The third issue was the treatment of the very serious financial problems. The overspend last year was an eye watering £49.9 million, in line with control total agreed in month 7 we are told. Again I would have liked to see more detail. How much of the £49.9 million was planned? What was the underperformance on the CIP (Cost Improvement Programme)? Without this and other information I found it very difficult to see how the non-executives could be exercising proper control.
This is particularly relevant to other sections of the report relating to the 2012-13 financial plan and long term viability. Ever since its inception BHRUT has had no credible long term financial plan and has struggled to meet year on year targets. Much of this is down to the now accepted impact of the PFI and without some long term subsidy to offset this BHRUT will never achieve an acceptable financial performance. Arranging this subsidy is primarily the responsibility of ELC in my view.
Very worryingly page 4 of the report contains statements about a workforce reduction plan for 2012-13. This is despite the CQC identifying low staffing levels at BHRUT and raising concerns about the proposed reduction in nursing staff in the 2012-13 workforce strategy:
A lack of registered nursing and midwifery staff is also highlighted by the fact that the trust has the lowest ratio of nurses to beds of all London acute trusts.
ELC seem to be in denial about the linkage between quality, safety, staffing levels and costs. Reducing staffing is going to have an inevitable and immediate impact on quality.
Finally there was an equally worrying statement on the same page on delays in reporting serious untoward incidents, particularly as this includes maternity. Redbridge Health Scrutiny still has to hear from BHRUT about the details of the two maternal deaths which took place in November 2011and other incidents. Of course delays also means that valuable opportunities to learn from incidents are missed.

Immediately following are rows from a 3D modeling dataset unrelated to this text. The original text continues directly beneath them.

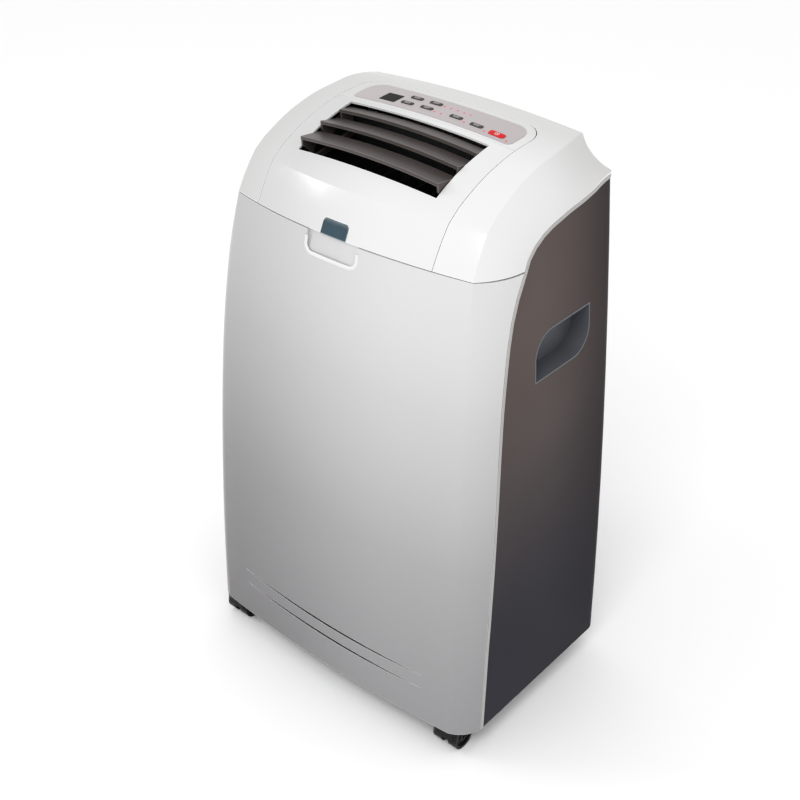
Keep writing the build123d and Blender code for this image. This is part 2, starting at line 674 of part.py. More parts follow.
with BuildPart() as cup_stock:
    with BuildSketch(Plane.YZ.offset(HANDLE_FLOOR)):
        add(handle_outline(GAP))
    extrude(amount=SIDE_BOTTOM - HANDLE_FLOOR)
with BuildPart() as handle_cup_right:
    for i in range(4):
        z = HANDLE_LOW - 10 + (HANDLE_HIGH - HANDLE_LOW + 20) * i / 3
        with BuildSketch(Plane.XY.offset(z)):
            with Locations((side_x(z) - 0.2, 0)):
                Rectangle(HANDLE_STOCK, FAR, align=(Align.MAX, Align.CENTER))
    loft()
    add(cup_stock.part, mode=Mode.INTERSECT)
    with BuildSketch(Plane.YZ.offset(HANDLE_FLOOR + HANDLE_WALL)):
        add(handle_outline(GAP + HANDLE_WALL))
    extrude(amount=FAR, mode=Mode.SUBTRACT)
save("handle_cup_right", handle_cup_right.part)
save("handle_cup_left", mirror(handle_cup_right.part, about=Plane.YZ))

# ---- Base, wheels and back ------------------------------------------------
def base_outline(inset):
    z = SHELL_BOTTOM
    x, corner = side_x(z) - inset, crease_x(z) - 0.6 * inset
    line_y, nose, back = SIDE_LINE[0][1] + 2.0, nose_y(z) + inset, back_y(z) - inset
    with BuildSketch(mode=Mode.PRIVATE) as plan:
        with BuildLine():
            ThreePointArc((-corner, nose), (0, nose - bow(z)), (corner, nose))
            Polyline((corner, nose), (x, line_y), (x, back - BACK_CORNER))
            Polyline((x, back - BACK_CORNER), (x - BACK_CORNER, back), (-x + BACK_CORNER, back))
            Polyline((-x + BACK_CORNER, back), (-x, back - BACK_CORNER), (-x, line_y), (-corner, nose))
        make_face()
    return plan.sketch


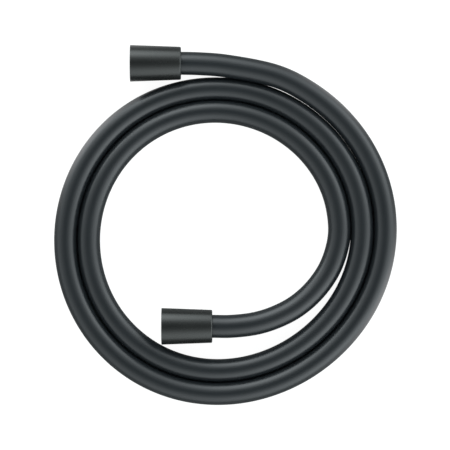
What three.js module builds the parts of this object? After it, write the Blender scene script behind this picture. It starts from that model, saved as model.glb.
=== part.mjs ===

Having read the report I was struck with the way in which ELC seem to be pursuing the original plan in the DMBC without taking account of the current situation, particularly in A&E. More and more pressure to achieve seems to be being placed on BHRUT which was a stressed and underachieving organisation even before ELC started to implement the plan.
In my comments on the DMBC widely circulated in December 2010 I warned about the assumptions made in reducing length of stay (LOS) at Queen’s and King George:
Because trusts were allowed to choose their levels of LOS reduction there was no check on feasibility. So at the Homerton no gains were forecast which is a very unlikely outcome while at Queen’s/ King George a reduction of 22% was forecast to 2012-14. The author acknowledges that ‘The Trust and local stakeholders recognise the challenge that this represents.’
What is needed is recognition that the plan is unachievable at least on the timescale that was originally envisaged and for BHRUT to be given some breathing space to tackle some of the staffing and quality issues. The financial plan should start with an agreed central subsidy for the PFI and work through the relationship between safe staffing levels and costs to give a long term profile of expenditure.
In my experience pressurising people and organisations to do the impossible has predictable and serious consequences.